CPSB urges us to conduct a de novo review of the record because the WCJ erred legally in such a manner that it impaired her fact finding. Ordinarily, the | factual findings of a WCJ are subject to review under the manifest error standard. Dean v. Southmark Constr., 03-1051 (La. 7/6/04), 879 So.2d 112. This requires the reviewing court to review the record in its entirety and determine whether it reasonably supports the WCJ’s' conclusions. Stobart v. State, through Dep’t of Transp. and Dev., 617 So.2d 880 (La.1993).

However, where one or more trial court legal errors interdict the fact-finding process, the manifest error standard is no longer applicable, and, if the record is otherwise complete, the appellate court should make its own independent de novo-review of the record and determine a preponderance of the evidence.

Evans v. Lungrin, 97-0541, pp. 6-7 (La. 2/6/98), 708 So.2d 731, 735.

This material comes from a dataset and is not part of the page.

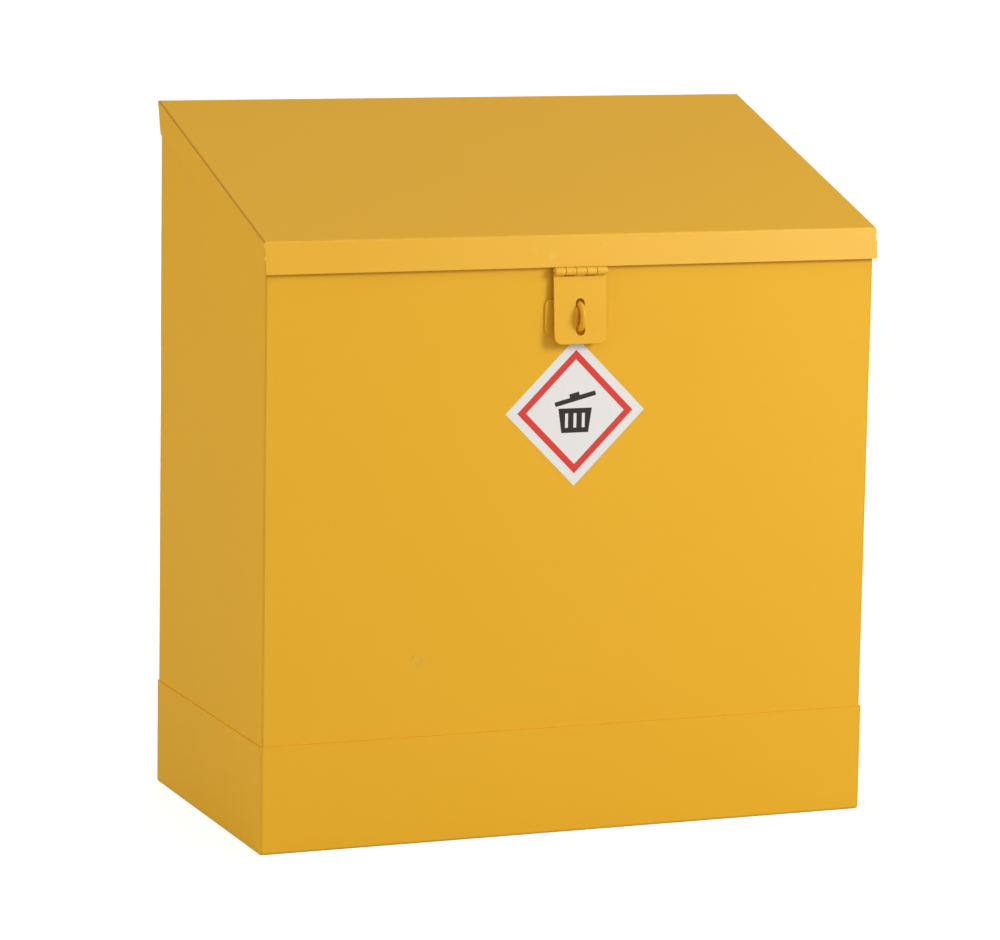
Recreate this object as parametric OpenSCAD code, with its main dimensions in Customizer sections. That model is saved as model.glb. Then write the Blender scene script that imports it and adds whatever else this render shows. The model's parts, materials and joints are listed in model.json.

The WCJ relied upon the case of Nugent v. Dep’t of Health & Human Resources, 617 So.2d 1347 (La.App. 3 Cir.), writ denied, 624 So.2d 1226 (1993) for the proposition that the burden of proof imposed upon the employer requires that it prove not only the proportion of its contribution to the benefits, but also the proportion of those contributions that are strictly for disability retirement versus tenure-based retirement.

City of Natchitoches v. Williams, 94-1411 (La.App. 3 Cir. 5/24/95), 657 So.2d 320, recognized that Nugent was abrogated by Matthews, 619 So.2d 57. The court in Williams held that an “employer may not use the employee’s receipt of normal retirement benefits as grounds for *470reduction.” Williams, 657 So.2d at 322 (emphasis added). The WCJ’s approach, in following the Nvgent case, fundamentally ignores the statutory framework within which PERS is operated. It is not possible for the employer to prove the percentage of its contribution that is applied to disability retirement because the statutory framework makes no such distinction. Applying the incorrect legal standard interdicted the WCJ’s fact-finding process, necessitating a de novo review of the matter.

| sAfter a thorough review of the record, as set forth above, we conclude that CPSB is entitled to its claimed offset. The judgment of the WCJ denying CPSB’s past offset is reversed.

CPSB also claims that it is entitled to suspend Mr. Crochet’s benefits until the amount of its overpayment to Mr. Crochet is satisfied by the passage of time. Also annexed to Ms. Tully’s affidavit was a history of payments by PERS to Mr. Crochet. Payments began on July 1, 2001. CPSB argues that it is entitled to this credit from July 1, 2006. This date corresponds to the date on which PERS removed its offset for workers’ compensation benefits and began paying Crochet his full disability retirement benefit. Accordingly, CPSB is entitled to a credit for its overpayment of workers’ compensation benefits from July 1, 2006, through its suspension of benefits on September 18, 2014. We have already noted, however, that there appears to be a discrepancy between the amount of offset claimed by CPSB and our calculation of the offset amount. Accordingly, we remand the matter to the WCJ with instructions to enter a judgment, consistent with our opinion, establishing with specificity the offset to which CPSB is entitled.

Because we have found for CPSB on all issues, we further reverse the WCJ’s award of penalties and attorney fees. All costs of this appeal are taxed to plaintiff/appellee, Mr. Todd Crochet.

REVERSED AND REMANDED.

. The age-and-service provisions only apply to those hired on or before December 31, 2006. La.R.S. 11:1941(A). They are different for those hired thereafter. La.R.S. 11:1941(B).